(Rows from a 3D modeling dataset)
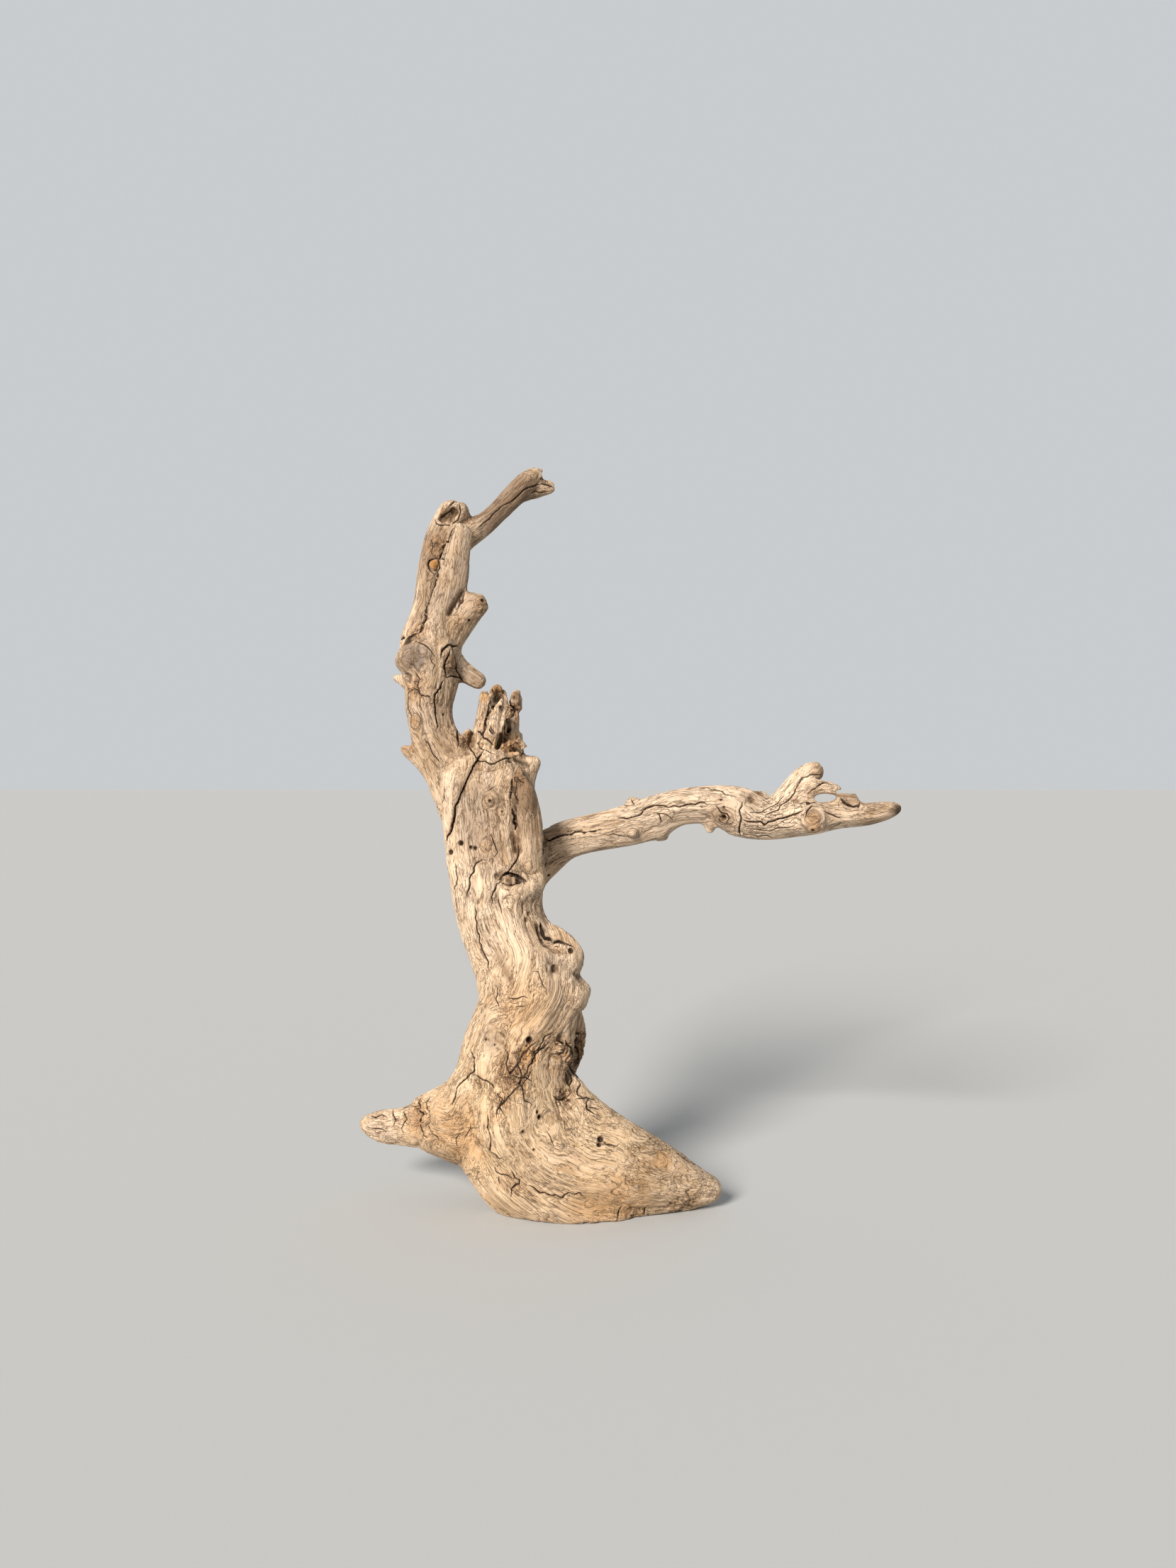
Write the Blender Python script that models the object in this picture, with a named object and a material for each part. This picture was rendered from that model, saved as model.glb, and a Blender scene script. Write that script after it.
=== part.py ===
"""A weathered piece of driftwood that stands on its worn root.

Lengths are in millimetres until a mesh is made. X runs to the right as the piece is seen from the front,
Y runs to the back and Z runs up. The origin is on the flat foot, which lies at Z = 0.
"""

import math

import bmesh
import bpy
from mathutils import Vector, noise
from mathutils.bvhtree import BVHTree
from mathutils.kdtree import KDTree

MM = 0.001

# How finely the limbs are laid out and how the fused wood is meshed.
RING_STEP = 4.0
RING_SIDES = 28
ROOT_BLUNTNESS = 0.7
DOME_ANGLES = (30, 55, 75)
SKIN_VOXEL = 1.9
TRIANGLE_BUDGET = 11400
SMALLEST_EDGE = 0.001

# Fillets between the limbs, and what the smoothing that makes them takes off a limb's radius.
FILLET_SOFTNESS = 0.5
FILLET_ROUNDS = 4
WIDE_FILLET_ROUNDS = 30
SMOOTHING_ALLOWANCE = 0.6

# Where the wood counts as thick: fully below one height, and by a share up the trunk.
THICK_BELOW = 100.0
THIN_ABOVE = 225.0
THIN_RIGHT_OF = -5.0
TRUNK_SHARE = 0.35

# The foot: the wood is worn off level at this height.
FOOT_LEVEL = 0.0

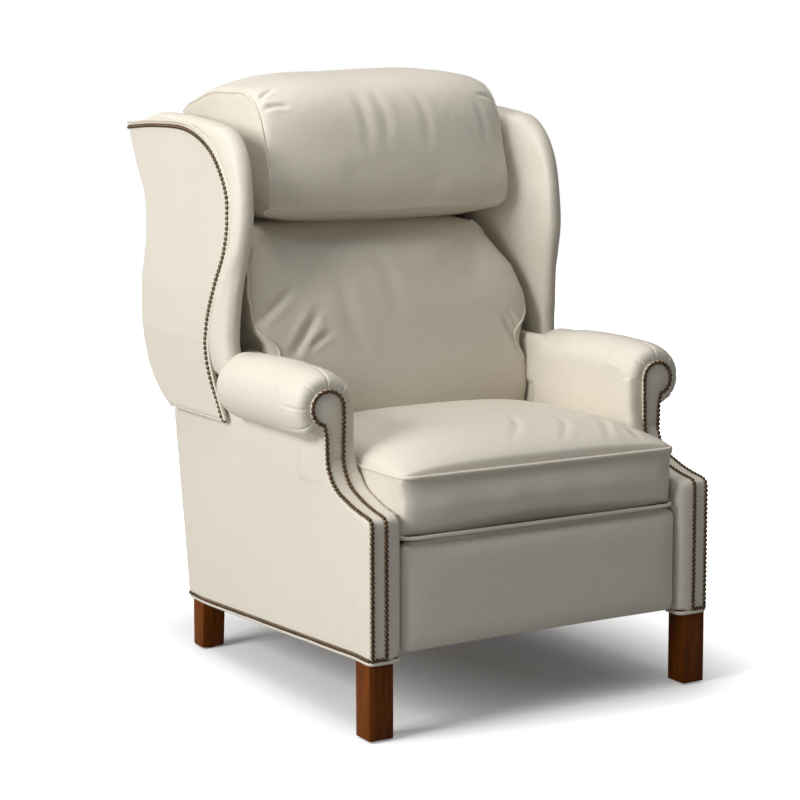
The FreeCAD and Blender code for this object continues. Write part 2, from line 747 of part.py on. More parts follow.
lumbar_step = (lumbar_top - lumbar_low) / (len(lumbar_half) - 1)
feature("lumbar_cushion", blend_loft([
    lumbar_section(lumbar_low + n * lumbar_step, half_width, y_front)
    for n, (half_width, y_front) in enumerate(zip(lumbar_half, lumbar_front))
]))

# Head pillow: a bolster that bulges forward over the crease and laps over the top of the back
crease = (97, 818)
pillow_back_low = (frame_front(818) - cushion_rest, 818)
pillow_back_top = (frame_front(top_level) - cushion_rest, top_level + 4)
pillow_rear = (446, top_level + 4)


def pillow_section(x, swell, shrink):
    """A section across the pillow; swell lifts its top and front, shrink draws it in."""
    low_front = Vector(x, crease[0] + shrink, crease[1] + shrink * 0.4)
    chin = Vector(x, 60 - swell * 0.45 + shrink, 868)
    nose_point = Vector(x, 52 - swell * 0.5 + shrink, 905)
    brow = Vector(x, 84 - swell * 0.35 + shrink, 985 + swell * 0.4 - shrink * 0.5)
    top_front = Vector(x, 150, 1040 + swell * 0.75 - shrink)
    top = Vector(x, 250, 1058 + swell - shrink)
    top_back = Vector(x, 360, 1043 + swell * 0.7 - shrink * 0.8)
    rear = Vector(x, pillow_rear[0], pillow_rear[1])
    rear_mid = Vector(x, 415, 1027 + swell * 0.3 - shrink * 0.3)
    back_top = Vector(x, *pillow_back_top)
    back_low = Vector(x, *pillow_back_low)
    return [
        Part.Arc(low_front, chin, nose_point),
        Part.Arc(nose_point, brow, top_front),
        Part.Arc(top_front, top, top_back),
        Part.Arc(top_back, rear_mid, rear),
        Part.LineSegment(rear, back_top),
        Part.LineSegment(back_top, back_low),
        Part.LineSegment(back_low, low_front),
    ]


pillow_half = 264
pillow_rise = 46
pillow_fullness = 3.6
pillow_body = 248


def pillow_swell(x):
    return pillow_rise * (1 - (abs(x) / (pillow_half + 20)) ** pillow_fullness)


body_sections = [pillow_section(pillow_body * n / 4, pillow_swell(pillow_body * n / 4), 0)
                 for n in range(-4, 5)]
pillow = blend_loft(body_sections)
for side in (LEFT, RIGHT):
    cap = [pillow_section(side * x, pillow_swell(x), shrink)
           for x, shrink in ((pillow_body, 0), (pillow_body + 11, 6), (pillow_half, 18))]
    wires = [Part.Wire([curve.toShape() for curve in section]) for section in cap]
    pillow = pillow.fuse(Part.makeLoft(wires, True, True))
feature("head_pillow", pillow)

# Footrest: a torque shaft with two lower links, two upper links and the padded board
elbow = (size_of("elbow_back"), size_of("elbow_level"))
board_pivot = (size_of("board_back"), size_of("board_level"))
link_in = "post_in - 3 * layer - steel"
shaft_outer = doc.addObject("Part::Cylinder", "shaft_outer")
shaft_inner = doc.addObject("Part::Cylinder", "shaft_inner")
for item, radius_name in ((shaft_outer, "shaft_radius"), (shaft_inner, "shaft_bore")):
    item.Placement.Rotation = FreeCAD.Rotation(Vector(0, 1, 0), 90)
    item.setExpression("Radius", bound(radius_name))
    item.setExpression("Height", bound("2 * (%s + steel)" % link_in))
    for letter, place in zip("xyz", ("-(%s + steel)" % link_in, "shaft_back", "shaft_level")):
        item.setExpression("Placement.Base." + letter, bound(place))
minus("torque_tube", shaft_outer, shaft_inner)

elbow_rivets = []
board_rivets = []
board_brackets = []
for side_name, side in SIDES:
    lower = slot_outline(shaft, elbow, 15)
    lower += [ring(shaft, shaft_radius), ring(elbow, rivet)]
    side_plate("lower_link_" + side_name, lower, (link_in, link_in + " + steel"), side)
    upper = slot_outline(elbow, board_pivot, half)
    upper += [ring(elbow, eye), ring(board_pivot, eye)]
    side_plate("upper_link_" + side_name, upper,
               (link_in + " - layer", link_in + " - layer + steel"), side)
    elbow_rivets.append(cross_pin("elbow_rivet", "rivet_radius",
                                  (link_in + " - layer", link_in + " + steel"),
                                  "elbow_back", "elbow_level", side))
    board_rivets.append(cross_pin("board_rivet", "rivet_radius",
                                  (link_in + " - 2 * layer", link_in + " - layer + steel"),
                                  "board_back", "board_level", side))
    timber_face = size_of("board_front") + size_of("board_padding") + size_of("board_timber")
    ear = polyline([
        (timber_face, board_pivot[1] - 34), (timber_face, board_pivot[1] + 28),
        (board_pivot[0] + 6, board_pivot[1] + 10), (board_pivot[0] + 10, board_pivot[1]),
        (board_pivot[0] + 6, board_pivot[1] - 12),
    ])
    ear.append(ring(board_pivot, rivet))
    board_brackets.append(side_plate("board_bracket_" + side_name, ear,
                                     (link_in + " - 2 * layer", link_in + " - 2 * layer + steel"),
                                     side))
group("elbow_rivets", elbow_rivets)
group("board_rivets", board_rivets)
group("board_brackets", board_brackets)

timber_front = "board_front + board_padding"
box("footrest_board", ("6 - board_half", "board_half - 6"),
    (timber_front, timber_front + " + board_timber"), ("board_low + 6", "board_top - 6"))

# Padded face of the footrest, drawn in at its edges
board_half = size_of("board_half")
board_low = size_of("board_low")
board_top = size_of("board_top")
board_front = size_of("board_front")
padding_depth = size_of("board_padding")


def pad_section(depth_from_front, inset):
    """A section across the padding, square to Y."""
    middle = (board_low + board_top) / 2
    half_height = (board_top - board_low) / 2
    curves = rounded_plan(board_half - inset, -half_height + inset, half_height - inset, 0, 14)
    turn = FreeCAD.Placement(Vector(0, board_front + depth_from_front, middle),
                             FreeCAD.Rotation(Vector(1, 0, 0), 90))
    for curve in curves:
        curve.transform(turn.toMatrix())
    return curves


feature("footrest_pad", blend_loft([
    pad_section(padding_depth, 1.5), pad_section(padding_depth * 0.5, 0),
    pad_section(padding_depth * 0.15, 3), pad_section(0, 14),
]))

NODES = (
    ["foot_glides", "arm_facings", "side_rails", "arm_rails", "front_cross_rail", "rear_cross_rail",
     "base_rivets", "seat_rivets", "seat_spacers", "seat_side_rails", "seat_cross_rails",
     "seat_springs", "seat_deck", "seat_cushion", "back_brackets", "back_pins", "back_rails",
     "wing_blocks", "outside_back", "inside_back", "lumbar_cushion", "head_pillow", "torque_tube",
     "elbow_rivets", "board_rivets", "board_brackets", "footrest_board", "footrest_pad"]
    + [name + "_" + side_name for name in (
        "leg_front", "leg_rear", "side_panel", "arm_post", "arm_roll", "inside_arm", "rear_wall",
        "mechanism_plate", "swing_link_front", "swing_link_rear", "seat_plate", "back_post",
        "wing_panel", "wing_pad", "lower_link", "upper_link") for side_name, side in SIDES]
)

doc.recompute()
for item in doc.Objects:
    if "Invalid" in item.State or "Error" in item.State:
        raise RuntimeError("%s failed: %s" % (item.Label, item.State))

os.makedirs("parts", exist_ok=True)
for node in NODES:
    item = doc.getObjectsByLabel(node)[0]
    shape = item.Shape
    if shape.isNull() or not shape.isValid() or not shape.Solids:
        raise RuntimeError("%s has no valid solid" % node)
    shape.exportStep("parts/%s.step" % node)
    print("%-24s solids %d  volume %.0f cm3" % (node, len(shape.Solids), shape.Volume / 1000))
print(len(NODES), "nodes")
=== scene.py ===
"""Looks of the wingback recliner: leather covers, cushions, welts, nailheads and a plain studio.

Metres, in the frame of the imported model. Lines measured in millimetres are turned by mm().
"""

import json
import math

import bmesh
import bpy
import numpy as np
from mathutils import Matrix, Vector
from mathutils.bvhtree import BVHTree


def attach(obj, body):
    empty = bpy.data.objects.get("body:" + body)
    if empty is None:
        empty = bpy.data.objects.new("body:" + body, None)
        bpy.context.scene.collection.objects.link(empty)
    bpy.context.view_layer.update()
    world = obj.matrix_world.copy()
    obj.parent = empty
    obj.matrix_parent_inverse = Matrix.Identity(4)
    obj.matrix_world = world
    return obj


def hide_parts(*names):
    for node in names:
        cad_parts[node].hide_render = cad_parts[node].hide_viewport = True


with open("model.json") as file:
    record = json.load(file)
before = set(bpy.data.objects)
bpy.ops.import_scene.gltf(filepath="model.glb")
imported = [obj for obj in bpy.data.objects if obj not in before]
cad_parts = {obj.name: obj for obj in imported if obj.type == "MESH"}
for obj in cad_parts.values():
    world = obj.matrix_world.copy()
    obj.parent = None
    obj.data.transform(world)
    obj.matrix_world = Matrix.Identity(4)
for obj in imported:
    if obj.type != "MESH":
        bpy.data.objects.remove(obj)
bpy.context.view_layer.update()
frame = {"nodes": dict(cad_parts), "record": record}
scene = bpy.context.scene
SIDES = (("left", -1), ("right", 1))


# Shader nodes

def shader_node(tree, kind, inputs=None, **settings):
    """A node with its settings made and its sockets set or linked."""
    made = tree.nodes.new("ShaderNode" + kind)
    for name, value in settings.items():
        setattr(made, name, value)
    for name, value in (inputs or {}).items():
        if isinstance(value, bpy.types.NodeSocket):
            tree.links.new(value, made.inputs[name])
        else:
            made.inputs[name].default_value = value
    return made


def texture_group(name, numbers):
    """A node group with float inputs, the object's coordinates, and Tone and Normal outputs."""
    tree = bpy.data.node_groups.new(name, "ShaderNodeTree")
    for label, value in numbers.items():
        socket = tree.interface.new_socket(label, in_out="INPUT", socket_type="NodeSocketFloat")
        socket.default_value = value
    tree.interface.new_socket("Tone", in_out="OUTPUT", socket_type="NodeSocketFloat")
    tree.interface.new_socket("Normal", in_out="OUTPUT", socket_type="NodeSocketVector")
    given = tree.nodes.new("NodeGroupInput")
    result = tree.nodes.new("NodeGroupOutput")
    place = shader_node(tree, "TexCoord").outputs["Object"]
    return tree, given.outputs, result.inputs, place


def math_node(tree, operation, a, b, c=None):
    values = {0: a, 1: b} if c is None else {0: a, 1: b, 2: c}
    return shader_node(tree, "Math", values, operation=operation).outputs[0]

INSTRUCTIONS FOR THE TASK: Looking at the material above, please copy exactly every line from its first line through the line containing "its worn root.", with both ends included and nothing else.

ANSWER TO THIS TASK:
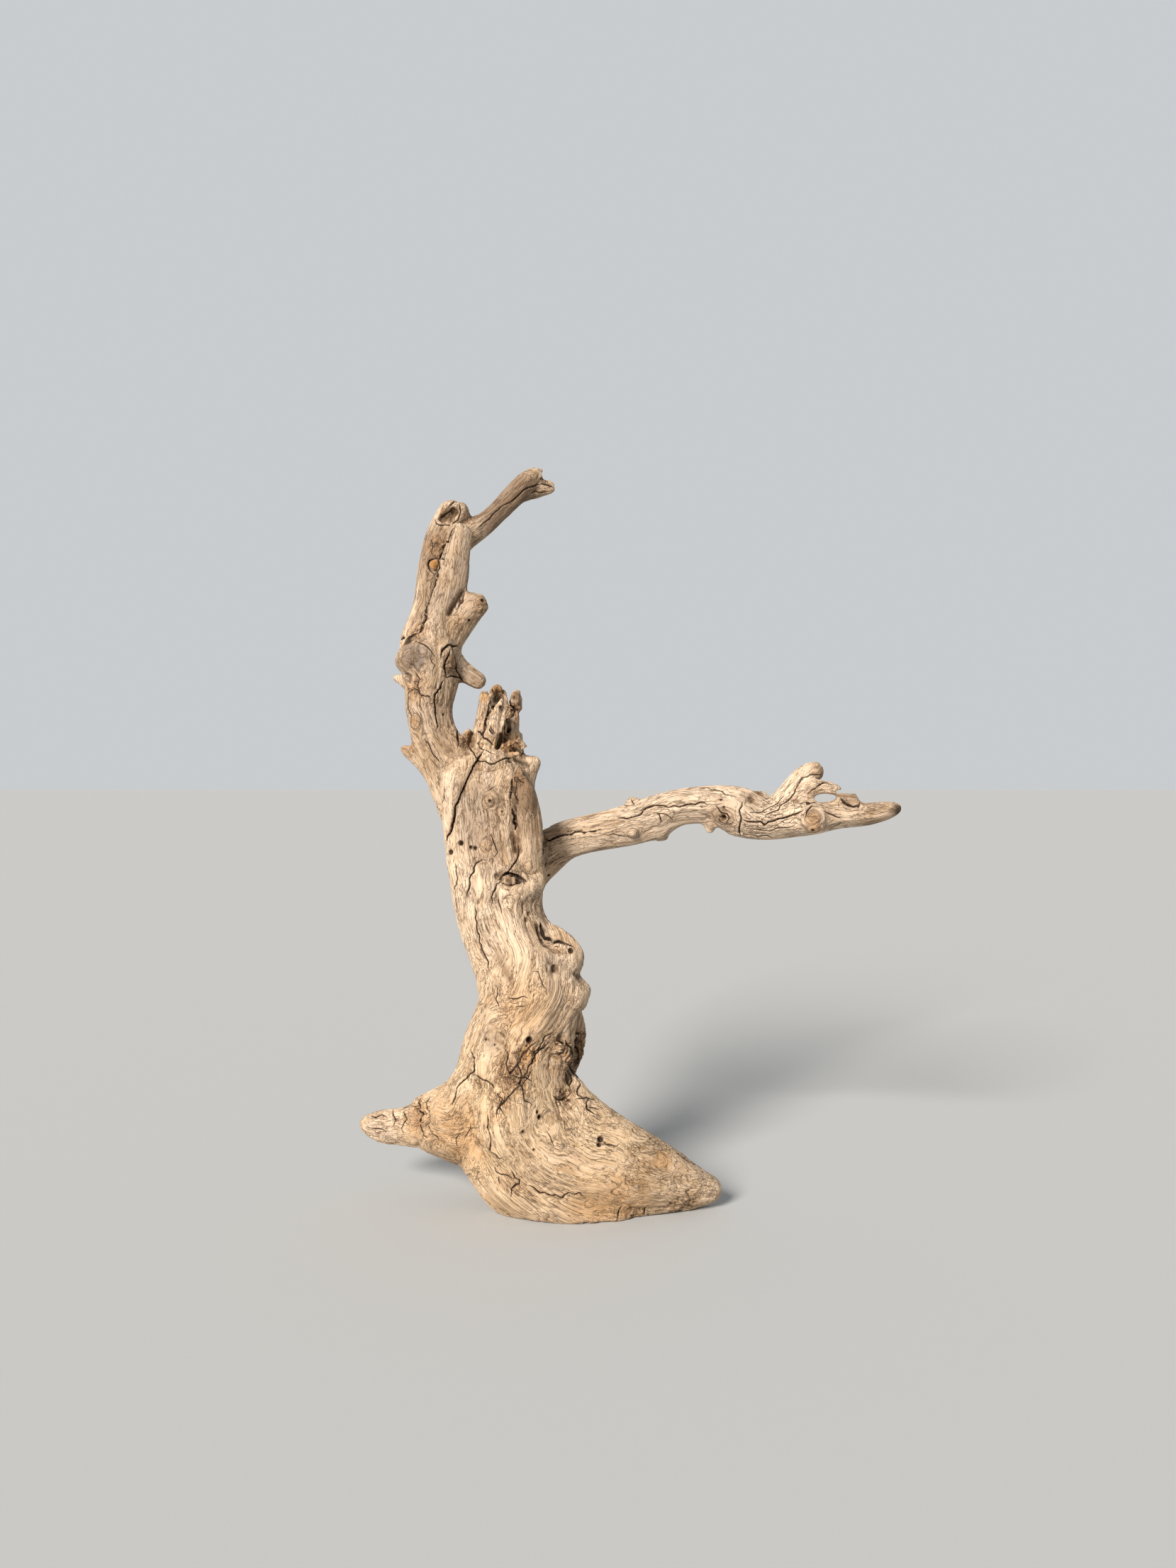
Write the Blender Python script that models the object in this picture, with a named object and a material for each part. This picture was rendered from that model, saved as model.glb, and a Blender scene script. Write that script after it.
=== part.py ===
"""A weathered piece of driftwood that stands on its worn root.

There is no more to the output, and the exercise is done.